Pundits and governments just might have given Russia too much credit, he says, when a whole system of manipulating people’s perception and psychology was engineered and operated from within the US.
Through extensive efforts, he built a secret network of self-reinforcing sites from the ground up. He devised a strategy that got prominent personalities—including Trump—to retweet misleading claims to their followers. And he fooled unwary American citizens, including the hacker’s own father, into regarding fake news sources more highly than the mainstream media.
“Russia played such a minor role that they weren’t even a blip on the radar,” the hacker told me recently. “This was normal for politicians, though… if you say a lie enough times, everyone will believe it.”
A note on sourcing: In a rigorous effort to fact-check the claims made here, Ars has seen written correspondence between the hacker and notable entities involved in producing fake news; emails sent to him by prominent personalities publicly known to own (or be associated with) fake news sites; tax forms showing income received by him from fake-news generation companies; receipts for IT asset purchases, such as domain names; emails from him to staff explaining strategy and assigning them tasks on a regular basis; and archived copies of webpages, forums, and tweets produced as a part of this large operation. We have also communicated with sources, both named and unnamed, some of whom are “writers” who worked at the same company and have corroborated the hacker’s claims.
Previously dubbed “Hacker X,” he’s now ready to reveal who he is—and how he did it.
The fake news impresario who has now decided to break his silence is “ethical hacker” Robert Willis.
Some in the information security community might know “Rob” today as an active member who speaks at conferences and works with the Sakura Samurai ethical hacking group. (The Sakura Samurai have, on many occasions, responsibly disclosed vulnerabilities in the computer systems of government and private entities. I have previously interacted with Rob on about two occasions, minimally, when I had questions regarding Sakura Samurai’s vulnerability writeups.)

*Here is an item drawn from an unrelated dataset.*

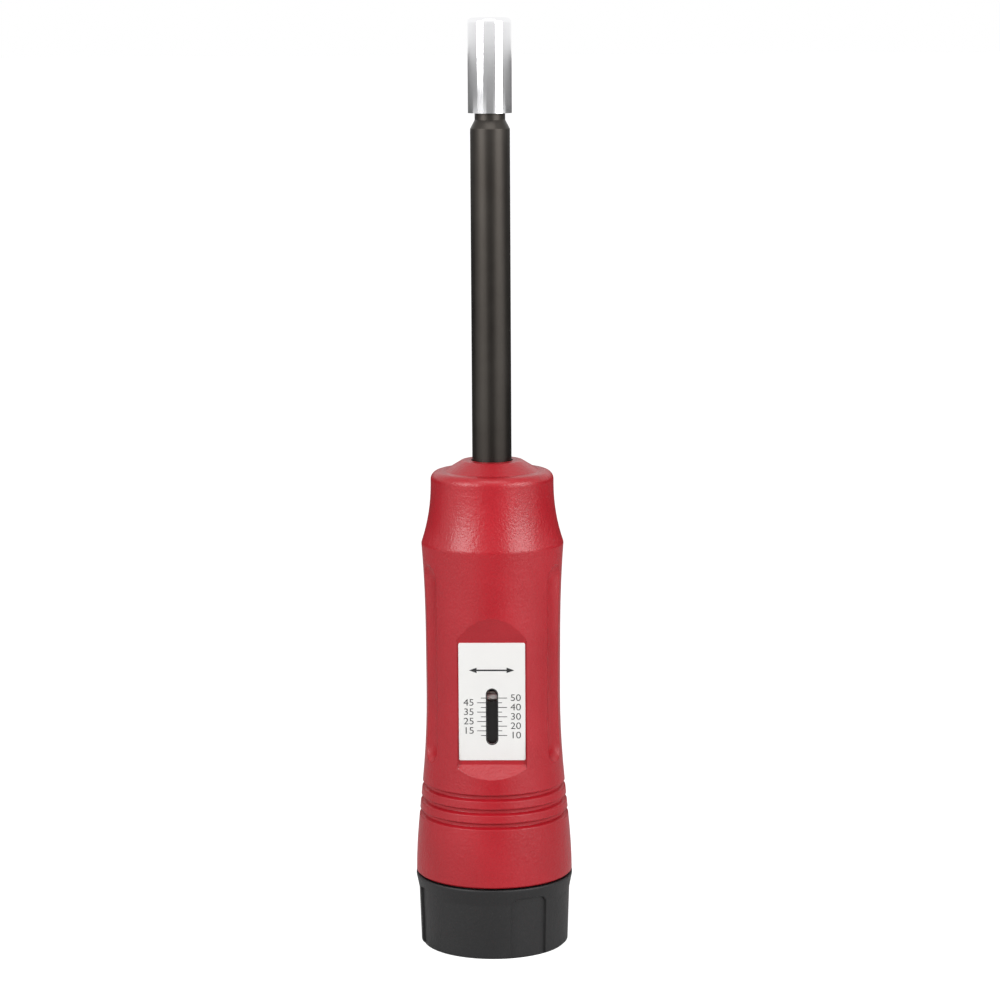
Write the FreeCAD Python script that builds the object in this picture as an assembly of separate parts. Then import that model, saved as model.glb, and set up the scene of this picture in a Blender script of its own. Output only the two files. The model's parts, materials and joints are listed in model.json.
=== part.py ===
import FreeCAD, Part
import math
import os

from FreeCAD import Vector

# Adjustable torque screwdriver with a window scale.
#
# It stands on the knob at its rear end: Z runs up along the shaft, the knob's base is at Z = 0
# and the scale faces -Y. A screw turned by the knob moves a nut along the handle. The nut loads
# a coil spring, the spring holds a notched plate against balls in a disc on the shaft, and the
# balls slip out of their notches at the set torque. The nut's pointer rests REST_STEPS marks
# below the top mark of the scale. All sizes are millimetres and degrees.

# Knob: a moulded cup that is pulled out to unlock it.
KNOB_HEIGHT = 17.5
KNOB_RIM_OVERHANG = 0.07
KNOB_WAIST_INSET = 0.7
KNOB_TAPER = 0.45
KNOB_WAIST_HEIGHT = 13.5
KNOB_RIM_BAND = 0.5
KNOB_FLOOR = 2.6
KNOB_SKIRT_WALL = 2.9
KNOB_BASE_EDGE = 0.5
KNOB_TRAVEL = 3.0
HUB_RADIUS = 6.6
RIB_COUNT = 6
RIB_THICKNESS = 1.4
RIB_TOP = 9.0
PANEL_COUNT = 4
PANEL_WIDTH = 9.5
PANEL_TOP = 15.0
PANEL_DEPTH = 0.5
PANEL_CORNER = 2.2
PANEL_AZIMUTH = 29.0

# Handle: its wall over the bore from the foot up to the neck, then the nose, with each rise
# counted from the foot.
SEAM_GAP = 0.4
FOOT_WALL = 6.43
GRIP_WALLS = ((6.02, 9.6), (4.7, 23.3), (3.73, 38.4), (3.66, 50.1), (3.92, 69.8))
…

But back in 2015, Willis was just another hacker looking for an IT job. He had already received one job offer—but still had an interview scheduled at one final company. “I was thinking of not showing up to the interview,” he told me. “I had, after all, just committed to another company.”
That final company was opaque—it would not reveal either its name or the actual job duties until Willis showed up in person. But the opacity was itself intriguing. Willis decided to do the interview. “I showed up at the location, which was a large corporate building. I was given directions to wait downstairs until I was collected. The secretiveness was intriguing. It may have turned some people off, but I love an adventure. I had not been given any information on the job other than that they were very excited, because to find someone like me was very rare—I had tons of random, overlapping, highly technical skills from years of wearing multiple hats at smaller private companies.”